Task statement » Scan the data below and pick out the lines containing the word "slide".

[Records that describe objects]
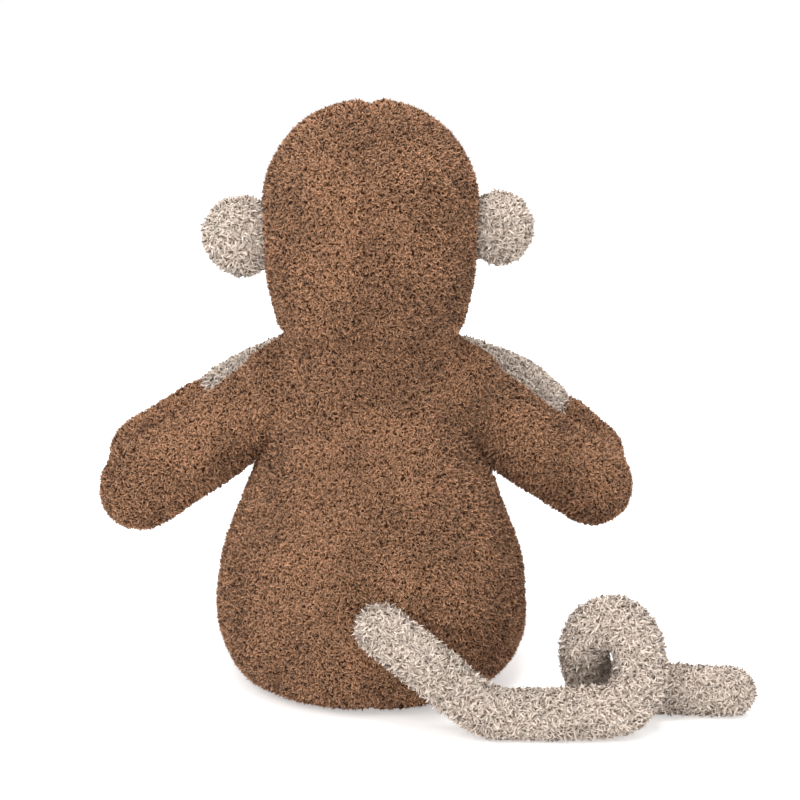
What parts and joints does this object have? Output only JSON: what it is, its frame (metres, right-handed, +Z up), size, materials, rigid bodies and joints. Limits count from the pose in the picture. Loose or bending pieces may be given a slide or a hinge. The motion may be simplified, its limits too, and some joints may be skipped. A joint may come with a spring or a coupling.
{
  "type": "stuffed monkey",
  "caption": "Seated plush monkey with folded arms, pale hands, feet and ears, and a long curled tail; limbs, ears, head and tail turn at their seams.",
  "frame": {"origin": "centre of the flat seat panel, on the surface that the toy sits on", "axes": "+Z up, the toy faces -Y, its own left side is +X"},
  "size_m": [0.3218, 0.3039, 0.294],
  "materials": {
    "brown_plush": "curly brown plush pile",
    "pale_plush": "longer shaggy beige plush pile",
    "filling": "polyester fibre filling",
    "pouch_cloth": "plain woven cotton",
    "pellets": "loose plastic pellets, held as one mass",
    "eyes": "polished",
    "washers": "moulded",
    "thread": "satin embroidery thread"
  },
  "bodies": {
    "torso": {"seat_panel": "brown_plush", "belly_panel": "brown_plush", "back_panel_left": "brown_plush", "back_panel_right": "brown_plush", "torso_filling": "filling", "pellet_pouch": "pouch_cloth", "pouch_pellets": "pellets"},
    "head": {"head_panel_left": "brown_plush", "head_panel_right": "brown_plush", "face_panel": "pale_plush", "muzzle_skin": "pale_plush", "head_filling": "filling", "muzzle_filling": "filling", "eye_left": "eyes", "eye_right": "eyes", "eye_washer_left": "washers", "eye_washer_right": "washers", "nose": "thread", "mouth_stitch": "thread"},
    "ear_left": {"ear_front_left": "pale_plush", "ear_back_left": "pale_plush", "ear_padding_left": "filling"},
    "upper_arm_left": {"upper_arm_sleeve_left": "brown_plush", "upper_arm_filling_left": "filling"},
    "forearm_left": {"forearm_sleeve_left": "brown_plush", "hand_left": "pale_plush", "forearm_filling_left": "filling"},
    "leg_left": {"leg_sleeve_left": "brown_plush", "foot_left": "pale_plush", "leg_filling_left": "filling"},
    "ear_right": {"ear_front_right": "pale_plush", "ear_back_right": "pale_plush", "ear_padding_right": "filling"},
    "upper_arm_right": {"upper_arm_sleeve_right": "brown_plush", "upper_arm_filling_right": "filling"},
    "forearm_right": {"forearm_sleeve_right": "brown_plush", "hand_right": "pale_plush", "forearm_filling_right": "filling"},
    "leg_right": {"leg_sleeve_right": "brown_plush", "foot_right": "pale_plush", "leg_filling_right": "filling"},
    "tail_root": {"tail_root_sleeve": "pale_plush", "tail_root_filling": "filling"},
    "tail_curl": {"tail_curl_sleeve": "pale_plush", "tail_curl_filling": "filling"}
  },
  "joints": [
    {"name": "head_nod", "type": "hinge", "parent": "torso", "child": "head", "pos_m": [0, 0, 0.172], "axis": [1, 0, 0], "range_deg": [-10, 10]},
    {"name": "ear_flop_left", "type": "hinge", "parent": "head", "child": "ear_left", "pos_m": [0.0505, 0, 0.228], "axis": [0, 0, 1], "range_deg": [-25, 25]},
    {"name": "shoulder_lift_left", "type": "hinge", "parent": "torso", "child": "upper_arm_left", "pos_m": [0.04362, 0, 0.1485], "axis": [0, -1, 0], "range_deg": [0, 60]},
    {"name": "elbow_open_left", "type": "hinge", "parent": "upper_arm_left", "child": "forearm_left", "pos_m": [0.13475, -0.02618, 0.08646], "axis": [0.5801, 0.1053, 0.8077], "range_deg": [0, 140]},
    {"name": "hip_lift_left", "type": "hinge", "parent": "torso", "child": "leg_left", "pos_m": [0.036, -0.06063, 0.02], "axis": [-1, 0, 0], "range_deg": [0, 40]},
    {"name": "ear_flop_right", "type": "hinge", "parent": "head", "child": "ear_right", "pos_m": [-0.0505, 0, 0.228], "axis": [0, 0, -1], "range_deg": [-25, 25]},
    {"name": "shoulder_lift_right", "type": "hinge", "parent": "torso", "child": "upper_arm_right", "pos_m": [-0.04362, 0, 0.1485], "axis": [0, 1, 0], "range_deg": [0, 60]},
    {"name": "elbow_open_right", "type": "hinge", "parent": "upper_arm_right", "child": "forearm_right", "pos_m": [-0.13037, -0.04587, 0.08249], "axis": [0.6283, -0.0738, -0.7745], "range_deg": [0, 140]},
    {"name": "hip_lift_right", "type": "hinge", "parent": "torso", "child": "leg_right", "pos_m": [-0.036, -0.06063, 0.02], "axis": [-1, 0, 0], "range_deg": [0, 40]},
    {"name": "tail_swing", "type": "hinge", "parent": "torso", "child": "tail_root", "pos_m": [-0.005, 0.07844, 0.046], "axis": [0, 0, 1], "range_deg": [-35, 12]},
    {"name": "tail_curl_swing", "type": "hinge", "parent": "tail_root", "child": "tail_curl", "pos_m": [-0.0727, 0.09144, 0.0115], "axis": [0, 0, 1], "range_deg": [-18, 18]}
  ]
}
* * *
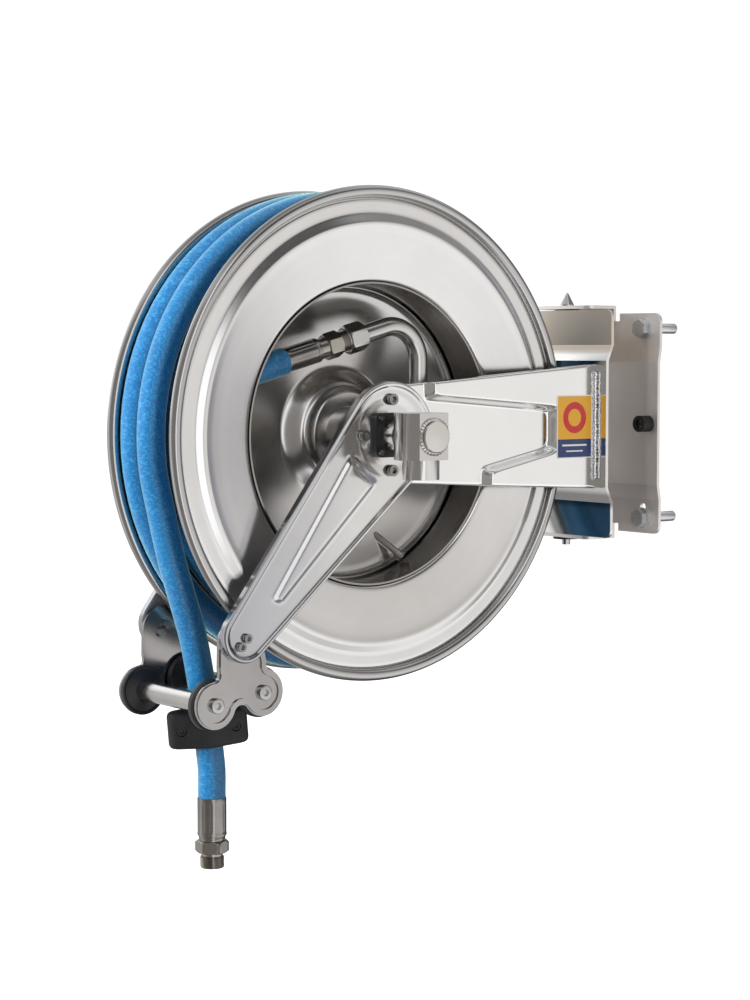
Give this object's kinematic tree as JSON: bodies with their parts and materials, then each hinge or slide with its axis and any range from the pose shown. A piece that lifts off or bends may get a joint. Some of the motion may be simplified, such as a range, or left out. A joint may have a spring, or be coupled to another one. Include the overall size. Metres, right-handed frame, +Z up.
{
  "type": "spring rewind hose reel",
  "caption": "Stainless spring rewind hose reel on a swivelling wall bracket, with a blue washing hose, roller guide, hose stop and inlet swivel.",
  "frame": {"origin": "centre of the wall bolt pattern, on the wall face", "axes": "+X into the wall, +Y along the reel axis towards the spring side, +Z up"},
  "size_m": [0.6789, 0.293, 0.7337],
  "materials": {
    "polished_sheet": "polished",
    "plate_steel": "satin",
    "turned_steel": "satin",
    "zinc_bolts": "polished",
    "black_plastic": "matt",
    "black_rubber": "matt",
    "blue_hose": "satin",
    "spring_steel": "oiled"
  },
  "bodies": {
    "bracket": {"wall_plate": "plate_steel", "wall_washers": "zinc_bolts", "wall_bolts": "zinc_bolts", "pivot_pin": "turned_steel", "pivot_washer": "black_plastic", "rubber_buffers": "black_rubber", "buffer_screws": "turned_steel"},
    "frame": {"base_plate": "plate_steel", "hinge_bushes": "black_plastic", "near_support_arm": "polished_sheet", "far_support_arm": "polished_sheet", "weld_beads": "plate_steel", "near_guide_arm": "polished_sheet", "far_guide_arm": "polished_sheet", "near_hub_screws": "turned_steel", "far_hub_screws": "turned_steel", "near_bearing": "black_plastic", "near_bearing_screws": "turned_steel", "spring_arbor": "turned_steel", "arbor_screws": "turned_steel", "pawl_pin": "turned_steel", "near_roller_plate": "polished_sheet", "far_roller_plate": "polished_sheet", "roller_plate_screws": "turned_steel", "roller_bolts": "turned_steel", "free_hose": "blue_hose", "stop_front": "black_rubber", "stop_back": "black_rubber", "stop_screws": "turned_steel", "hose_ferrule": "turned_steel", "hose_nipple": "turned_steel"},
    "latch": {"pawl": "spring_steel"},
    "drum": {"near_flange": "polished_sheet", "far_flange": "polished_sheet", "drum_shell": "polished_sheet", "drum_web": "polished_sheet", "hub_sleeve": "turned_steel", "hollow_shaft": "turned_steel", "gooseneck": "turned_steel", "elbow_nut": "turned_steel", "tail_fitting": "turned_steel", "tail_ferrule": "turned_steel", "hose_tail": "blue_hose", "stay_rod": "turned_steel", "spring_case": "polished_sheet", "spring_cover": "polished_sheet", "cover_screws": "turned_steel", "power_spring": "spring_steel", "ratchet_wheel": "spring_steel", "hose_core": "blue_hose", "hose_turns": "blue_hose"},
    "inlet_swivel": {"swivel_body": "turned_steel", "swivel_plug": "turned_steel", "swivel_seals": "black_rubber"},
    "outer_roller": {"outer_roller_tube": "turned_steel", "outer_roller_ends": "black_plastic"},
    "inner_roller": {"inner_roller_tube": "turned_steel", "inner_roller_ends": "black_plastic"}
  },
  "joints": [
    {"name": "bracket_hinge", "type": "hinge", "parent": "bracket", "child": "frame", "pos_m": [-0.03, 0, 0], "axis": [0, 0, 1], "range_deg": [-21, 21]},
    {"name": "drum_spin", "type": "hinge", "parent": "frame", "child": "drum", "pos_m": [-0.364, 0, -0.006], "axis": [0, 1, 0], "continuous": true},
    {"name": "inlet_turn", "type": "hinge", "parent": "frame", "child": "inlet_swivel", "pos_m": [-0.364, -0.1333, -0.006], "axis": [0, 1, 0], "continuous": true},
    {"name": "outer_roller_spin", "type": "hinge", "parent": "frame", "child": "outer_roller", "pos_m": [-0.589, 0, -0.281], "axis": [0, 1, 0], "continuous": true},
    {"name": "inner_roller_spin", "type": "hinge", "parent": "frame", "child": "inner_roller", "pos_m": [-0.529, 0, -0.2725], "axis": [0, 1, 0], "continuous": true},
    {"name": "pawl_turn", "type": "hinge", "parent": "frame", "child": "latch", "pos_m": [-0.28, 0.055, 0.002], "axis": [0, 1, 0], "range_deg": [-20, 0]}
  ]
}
--
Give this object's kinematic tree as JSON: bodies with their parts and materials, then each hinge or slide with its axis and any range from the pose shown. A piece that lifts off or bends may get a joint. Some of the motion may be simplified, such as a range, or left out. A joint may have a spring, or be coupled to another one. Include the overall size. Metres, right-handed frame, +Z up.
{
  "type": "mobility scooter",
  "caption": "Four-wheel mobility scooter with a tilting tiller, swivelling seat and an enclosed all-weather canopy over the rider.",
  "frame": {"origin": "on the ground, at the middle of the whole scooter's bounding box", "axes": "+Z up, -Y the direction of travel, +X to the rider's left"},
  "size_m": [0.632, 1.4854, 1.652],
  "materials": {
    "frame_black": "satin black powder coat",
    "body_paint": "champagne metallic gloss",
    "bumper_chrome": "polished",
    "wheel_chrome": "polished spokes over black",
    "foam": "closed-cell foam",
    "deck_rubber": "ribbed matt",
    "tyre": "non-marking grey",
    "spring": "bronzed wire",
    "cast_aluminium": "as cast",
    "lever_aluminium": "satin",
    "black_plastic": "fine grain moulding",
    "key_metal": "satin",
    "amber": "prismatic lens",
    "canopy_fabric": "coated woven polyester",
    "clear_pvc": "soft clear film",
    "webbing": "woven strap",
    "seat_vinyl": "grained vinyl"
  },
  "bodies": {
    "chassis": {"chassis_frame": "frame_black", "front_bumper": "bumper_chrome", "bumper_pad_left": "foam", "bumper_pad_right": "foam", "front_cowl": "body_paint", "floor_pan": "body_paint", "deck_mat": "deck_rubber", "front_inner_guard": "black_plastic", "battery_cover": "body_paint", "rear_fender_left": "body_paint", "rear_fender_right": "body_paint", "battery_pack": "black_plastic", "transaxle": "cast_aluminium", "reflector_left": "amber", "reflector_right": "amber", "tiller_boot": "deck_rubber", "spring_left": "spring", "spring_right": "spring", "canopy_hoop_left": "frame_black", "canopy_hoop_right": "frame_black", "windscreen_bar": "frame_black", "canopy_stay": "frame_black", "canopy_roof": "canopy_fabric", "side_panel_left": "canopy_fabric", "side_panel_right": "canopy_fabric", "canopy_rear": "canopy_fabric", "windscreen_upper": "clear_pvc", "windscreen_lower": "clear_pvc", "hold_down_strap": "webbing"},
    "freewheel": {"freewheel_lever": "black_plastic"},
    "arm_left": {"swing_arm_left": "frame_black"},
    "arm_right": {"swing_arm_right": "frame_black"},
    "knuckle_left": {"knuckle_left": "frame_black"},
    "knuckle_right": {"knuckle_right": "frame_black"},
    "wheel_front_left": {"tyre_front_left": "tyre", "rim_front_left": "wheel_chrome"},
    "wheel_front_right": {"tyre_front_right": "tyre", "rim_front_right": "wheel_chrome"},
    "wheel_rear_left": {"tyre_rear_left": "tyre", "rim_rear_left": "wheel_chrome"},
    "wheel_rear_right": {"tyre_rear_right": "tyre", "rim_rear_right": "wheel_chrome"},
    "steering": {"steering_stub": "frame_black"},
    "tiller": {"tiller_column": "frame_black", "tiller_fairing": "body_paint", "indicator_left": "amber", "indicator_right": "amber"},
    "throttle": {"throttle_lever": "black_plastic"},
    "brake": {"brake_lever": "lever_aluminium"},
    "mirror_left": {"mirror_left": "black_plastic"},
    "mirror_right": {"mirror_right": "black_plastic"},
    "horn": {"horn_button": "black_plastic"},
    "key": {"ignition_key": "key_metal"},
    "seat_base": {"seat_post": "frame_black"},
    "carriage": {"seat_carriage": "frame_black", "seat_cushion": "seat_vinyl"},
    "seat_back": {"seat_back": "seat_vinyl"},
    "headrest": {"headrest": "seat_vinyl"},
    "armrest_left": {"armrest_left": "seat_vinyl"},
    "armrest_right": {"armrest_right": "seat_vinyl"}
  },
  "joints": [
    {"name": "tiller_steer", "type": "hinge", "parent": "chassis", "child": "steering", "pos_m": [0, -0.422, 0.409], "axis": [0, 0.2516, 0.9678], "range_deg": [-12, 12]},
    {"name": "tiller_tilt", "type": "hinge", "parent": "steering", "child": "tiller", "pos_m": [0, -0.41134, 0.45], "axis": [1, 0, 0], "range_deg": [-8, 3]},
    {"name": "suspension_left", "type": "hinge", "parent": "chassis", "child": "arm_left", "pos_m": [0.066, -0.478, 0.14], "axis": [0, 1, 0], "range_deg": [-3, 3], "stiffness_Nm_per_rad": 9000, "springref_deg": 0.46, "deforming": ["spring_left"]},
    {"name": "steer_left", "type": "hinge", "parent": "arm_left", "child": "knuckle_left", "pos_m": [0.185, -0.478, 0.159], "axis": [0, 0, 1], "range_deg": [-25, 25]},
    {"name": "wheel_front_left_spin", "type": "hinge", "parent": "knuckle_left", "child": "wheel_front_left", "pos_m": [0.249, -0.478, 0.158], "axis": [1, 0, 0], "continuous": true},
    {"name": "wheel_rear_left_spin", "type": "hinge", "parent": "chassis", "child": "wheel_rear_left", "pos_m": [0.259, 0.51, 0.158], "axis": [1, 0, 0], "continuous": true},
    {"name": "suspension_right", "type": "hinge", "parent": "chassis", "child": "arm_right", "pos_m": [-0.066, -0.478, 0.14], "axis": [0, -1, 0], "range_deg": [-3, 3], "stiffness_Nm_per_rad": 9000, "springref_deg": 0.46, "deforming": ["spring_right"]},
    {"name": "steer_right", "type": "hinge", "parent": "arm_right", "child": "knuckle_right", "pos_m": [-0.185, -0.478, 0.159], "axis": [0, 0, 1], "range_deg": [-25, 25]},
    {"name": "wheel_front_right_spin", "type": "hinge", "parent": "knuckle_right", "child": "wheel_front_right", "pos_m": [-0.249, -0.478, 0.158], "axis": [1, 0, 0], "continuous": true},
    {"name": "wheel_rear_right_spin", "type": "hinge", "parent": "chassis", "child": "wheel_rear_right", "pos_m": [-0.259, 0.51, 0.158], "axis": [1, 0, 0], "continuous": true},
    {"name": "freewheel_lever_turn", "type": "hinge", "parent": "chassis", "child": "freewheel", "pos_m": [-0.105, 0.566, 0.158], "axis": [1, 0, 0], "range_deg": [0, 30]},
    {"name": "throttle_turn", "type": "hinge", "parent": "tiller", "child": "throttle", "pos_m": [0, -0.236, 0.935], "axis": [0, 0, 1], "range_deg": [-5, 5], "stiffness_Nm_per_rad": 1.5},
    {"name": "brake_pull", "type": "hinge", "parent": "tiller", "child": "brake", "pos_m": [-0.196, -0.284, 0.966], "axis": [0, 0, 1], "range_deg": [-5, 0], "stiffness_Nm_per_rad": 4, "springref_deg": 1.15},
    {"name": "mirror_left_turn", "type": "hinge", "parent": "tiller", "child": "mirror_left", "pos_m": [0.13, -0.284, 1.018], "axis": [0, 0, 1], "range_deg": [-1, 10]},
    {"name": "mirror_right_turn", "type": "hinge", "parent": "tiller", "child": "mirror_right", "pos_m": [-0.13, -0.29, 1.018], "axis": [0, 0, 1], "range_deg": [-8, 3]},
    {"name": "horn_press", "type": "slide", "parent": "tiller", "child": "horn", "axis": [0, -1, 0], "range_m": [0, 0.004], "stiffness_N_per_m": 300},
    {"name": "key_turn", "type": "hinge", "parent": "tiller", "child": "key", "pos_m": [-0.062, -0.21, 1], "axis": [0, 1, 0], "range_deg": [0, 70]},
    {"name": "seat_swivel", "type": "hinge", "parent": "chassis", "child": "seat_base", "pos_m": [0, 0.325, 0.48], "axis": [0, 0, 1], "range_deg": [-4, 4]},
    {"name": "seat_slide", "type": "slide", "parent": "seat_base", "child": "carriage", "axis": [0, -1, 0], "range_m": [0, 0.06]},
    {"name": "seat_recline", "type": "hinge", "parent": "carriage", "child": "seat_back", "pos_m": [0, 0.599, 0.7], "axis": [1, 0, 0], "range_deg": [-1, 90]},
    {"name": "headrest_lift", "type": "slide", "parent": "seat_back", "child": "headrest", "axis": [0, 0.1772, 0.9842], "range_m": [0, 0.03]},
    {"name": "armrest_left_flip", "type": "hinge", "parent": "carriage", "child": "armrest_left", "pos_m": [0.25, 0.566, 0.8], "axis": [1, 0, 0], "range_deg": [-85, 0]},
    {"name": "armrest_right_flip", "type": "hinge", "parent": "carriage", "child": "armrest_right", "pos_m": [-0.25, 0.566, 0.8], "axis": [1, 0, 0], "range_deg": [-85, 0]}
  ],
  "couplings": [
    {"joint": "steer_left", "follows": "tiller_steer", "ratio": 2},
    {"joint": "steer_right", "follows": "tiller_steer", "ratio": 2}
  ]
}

Answer to the problem »
What parts and joints does this object have? Output only JSON: what it is, its frame (metres, right-handed, +Z up), size, materials, rigid bodies and joints. Limits count from the pose in the picture. Loose or bending pieces may be given a slide or a hinge. The motion may be simplified, its limits too, and some joints may be skipped. A joint may come with a spring or a coupling.
Give this object's kinematic tree as JSON: bodies with their parts and materials, then each hinge or slide with its axis and any range from the pose shown. A piece that lifts off or bends may get a joint. Some of the motion may be simplified, such as a range, or left out. A joint may have a spring, or be coupled to another one. Include the overall size. Metres, right-handed frame, +Z up.
Give this object's kinematic tree as JSON: bodies with their parts and materials, then each hinge or slide with its axis and any range from the pose shown. A piece that lifts off or bends may get a joint. Some of the motion may be simplified, such as a range, or left out. A joint may have a spring, or be coupled to another one. Include the overall size. Metres, right-handed frame, +Z up.
    {"name": "horn_press", "type": "slide", "parent": "tiller", "child": "horn", "axis": [0, -1, 0], "range_m": [0, 0.004], "stiffness_N_per_m": 300},
    {"name": "seat_slide", "type": "slide", "parent": "seat_base", "child": "carriage", "axis": [0, -1, 0], "range_m": [0, 0.06]},
    {"name": "headrest_lift", "type": "slide", "parent": "seat_back", "child": "headrest", "axis": [0, 0.1772, 0.9842], "range_m": [0, 0.03]},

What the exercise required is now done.